Engaging communities in the education process is vital. Community leaders, religious institutions, and local influencers can play a key role in promoting the value of education, dispelling myths, and encouraging parents to enroll and keep their children in school. Community-based organizations can also contribute to identifying and addressing specific local challenges.

Advocacy for education at the policy level is crucial. Civil society organizations, non-governmental organizations, and the international community can play a pivotal role in urging governments to prioritize and allocate adequate resources to education. Monitoring and holding governments accountable for their commitments are essential steps in driving positive change.

In hindsight, I think we have started seeing the effects and challenges out of school children could bring. We need to go behind the screen and invest in the education sector and put possible policies that can work in our society. Programs can be initiated, which will address this issue with full force, as the future cannot be put on hold, because it must come. One of the successful programs that has worked over the years can be easily adopted. Free education has help in curbing out of school children over the years in northern Nigeria.

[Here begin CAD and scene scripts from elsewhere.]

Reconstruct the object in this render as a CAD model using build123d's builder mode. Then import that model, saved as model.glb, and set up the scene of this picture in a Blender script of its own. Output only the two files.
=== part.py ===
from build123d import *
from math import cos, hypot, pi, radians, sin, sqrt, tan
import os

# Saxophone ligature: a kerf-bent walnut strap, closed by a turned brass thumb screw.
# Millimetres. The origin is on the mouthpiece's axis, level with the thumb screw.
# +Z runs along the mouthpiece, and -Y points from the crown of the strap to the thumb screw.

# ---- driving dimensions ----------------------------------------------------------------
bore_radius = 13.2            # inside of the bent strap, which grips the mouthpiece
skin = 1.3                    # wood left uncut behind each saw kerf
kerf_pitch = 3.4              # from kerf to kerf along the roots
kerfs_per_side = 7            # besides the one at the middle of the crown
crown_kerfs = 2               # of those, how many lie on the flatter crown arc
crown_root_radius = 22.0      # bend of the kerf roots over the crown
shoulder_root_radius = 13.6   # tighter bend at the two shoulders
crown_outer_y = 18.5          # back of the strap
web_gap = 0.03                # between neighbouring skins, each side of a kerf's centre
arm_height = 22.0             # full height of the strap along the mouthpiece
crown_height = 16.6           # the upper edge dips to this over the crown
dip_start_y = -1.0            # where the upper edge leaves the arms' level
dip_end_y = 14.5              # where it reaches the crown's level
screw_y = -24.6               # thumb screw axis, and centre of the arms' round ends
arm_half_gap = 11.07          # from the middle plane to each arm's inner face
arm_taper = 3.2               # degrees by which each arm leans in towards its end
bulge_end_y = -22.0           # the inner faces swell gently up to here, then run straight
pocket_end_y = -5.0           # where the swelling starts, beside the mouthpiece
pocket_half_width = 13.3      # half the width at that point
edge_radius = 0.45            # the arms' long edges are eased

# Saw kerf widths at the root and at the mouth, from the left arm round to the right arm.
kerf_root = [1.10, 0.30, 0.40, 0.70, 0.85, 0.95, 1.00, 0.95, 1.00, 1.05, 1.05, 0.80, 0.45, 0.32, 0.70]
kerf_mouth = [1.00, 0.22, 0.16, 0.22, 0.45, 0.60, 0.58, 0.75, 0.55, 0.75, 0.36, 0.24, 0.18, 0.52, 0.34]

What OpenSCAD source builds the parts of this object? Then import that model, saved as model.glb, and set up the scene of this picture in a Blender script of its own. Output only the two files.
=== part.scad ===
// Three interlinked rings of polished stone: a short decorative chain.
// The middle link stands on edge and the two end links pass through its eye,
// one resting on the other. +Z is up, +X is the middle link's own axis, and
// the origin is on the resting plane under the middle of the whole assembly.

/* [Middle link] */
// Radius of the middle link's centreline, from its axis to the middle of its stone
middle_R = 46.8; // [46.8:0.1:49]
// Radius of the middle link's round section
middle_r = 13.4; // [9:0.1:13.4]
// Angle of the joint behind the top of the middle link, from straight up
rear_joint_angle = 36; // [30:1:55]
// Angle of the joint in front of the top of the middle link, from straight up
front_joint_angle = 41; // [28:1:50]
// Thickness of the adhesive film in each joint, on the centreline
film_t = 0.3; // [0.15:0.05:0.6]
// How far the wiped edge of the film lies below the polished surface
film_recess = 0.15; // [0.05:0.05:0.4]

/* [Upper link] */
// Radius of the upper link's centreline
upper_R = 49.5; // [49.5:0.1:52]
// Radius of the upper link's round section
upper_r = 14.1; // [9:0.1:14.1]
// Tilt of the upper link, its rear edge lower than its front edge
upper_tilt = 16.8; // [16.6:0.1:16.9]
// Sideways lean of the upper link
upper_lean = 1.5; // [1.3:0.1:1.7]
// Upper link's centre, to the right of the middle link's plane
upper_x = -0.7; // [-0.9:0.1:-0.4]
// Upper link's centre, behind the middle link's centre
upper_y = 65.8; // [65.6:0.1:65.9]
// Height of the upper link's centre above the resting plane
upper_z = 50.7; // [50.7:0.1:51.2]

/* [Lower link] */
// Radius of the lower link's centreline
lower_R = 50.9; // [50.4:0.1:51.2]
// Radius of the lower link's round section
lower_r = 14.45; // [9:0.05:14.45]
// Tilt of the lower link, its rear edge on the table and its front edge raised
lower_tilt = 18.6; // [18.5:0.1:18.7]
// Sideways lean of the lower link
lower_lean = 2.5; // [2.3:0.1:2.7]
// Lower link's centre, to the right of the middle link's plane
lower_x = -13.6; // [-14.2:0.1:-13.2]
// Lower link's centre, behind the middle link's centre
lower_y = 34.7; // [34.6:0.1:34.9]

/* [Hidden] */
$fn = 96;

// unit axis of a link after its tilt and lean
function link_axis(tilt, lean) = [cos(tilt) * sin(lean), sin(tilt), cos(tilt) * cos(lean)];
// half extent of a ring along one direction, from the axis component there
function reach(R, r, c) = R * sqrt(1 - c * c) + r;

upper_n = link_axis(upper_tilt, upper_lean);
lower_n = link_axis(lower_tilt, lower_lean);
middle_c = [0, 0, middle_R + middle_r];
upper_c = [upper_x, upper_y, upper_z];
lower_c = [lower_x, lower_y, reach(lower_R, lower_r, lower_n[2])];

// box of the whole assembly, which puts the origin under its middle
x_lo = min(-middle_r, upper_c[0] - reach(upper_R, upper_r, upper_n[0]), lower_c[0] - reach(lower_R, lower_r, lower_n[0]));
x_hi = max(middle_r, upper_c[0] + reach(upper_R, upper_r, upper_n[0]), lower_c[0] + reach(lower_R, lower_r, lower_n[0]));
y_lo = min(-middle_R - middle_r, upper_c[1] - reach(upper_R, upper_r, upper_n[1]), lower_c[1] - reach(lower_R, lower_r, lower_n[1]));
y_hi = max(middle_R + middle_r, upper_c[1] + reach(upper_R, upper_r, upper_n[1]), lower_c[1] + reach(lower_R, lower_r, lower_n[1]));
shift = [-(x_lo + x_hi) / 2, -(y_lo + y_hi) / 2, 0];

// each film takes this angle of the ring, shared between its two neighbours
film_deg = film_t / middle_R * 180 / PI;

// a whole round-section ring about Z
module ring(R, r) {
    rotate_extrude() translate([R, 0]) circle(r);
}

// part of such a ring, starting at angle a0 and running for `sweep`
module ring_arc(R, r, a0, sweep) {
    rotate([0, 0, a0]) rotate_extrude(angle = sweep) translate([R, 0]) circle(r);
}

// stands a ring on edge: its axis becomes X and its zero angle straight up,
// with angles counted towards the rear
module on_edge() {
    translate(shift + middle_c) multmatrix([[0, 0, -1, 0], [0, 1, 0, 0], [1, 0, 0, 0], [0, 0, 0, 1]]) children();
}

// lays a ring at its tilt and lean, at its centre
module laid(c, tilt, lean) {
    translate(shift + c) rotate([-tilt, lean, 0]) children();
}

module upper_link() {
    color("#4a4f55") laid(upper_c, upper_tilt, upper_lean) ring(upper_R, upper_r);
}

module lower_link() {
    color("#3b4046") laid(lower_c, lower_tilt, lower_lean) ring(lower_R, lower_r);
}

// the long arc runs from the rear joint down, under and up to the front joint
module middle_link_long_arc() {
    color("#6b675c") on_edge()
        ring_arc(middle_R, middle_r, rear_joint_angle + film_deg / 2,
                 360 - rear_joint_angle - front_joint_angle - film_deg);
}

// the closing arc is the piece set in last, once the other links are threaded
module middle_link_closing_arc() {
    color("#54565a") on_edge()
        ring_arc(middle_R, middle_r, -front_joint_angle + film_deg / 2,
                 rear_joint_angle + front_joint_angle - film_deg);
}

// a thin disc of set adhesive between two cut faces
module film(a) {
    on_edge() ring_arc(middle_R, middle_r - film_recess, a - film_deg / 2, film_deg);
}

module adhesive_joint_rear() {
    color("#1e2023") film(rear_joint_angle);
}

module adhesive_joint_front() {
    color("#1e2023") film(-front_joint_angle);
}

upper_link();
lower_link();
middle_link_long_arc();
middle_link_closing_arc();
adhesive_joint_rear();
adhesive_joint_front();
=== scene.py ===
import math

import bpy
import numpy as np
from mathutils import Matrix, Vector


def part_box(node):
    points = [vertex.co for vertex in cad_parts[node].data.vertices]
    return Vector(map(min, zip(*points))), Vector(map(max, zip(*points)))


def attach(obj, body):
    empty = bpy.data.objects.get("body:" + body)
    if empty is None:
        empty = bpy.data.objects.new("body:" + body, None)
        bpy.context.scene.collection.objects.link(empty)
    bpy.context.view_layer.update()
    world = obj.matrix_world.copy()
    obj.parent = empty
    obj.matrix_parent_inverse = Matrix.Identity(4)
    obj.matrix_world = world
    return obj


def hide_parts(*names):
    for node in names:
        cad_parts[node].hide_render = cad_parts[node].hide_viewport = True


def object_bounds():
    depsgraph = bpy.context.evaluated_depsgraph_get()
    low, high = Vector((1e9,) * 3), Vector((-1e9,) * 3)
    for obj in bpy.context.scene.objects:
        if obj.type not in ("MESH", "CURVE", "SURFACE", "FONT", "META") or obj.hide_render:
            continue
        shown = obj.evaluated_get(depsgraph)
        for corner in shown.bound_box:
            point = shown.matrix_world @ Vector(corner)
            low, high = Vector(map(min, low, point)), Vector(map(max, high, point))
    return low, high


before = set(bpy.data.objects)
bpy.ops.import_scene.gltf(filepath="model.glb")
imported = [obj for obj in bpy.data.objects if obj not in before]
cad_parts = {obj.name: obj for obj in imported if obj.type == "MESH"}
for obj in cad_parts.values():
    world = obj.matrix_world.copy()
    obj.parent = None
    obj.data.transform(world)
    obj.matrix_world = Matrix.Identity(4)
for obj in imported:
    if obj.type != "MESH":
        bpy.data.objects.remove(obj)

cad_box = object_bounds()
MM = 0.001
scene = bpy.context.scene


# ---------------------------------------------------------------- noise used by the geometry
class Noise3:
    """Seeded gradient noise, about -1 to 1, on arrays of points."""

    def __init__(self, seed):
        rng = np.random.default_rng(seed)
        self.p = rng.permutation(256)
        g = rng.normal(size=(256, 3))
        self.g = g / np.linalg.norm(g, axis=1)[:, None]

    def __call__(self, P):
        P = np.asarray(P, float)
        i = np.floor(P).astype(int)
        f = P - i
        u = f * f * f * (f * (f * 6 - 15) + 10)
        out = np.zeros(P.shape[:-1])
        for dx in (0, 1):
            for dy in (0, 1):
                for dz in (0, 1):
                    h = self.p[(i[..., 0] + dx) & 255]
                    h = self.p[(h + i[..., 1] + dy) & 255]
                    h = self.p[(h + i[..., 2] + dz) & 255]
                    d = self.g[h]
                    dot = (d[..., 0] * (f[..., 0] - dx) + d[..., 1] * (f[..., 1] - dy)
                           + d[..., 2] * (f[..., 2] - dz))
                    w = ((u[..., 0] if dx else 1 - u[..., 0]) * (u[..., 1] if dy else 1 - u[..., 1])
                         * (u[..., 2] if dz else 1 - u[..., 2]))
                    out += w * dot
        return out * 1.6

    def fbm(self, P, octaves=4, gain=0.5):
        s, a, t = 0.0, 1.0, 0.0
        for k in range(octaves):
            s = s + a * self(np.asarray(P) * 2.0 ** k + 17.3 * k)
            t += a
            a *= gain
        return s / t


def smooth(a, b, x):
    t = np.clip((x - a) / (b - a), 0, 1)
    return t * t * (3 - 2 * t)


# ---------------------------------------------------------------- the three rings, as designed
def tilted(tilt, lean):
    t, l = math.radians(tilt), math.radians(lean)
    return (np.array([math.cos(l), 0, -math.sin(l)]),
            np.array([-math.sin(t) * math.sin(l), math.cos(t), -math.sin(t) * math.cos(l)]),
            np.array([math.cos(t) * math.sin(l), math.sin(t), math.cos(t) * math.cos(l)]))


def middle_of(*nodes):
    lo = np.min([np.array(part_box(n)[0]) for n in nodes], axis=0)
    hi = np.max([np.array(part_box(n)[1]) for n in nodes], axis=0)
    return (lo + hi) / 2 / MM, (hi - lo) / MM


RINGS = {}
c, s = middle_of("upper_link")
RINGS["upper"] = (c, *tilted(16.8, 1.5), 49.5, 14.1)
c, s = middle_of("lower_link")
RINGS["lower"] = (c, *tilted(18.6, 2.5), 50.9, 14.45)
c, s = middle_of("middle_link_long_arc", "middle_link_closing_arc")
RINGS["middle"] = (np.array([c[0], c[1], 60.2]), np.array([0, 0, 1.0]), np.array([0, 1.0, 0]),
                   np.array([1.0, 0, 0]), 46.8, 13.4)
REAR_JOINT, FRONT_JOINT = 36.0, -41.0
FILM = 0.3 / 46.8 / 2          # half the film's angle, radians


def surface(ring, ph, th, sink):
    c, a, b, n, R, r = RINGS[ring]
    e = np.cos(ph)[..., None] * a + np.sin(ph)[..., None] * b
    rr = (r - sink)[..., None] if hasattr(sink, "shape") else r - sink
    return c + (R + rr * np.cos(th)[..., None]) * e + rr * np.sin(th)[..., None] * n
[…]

The task of education is an unfinished business; it is not a short print that we can keep watching. It is about the future generation, and the generations to come. This requires a comprehensive and sustained effort. By focusing on these key areas, stakeholders can contribute to creating an environment where every child has the opportunity to access quality education, fostering not only individual development but also the overall well-being of communities and the nation.

In this marathon of lifetime, without education, our society will encounter a lot of challenges which we can’t avoid. Any Northern state that is not running a free education is not ready for a sustainable future. We need to take charge of our future and create a society of people who know how to think and provide solutions to our problems instead of creating the problems.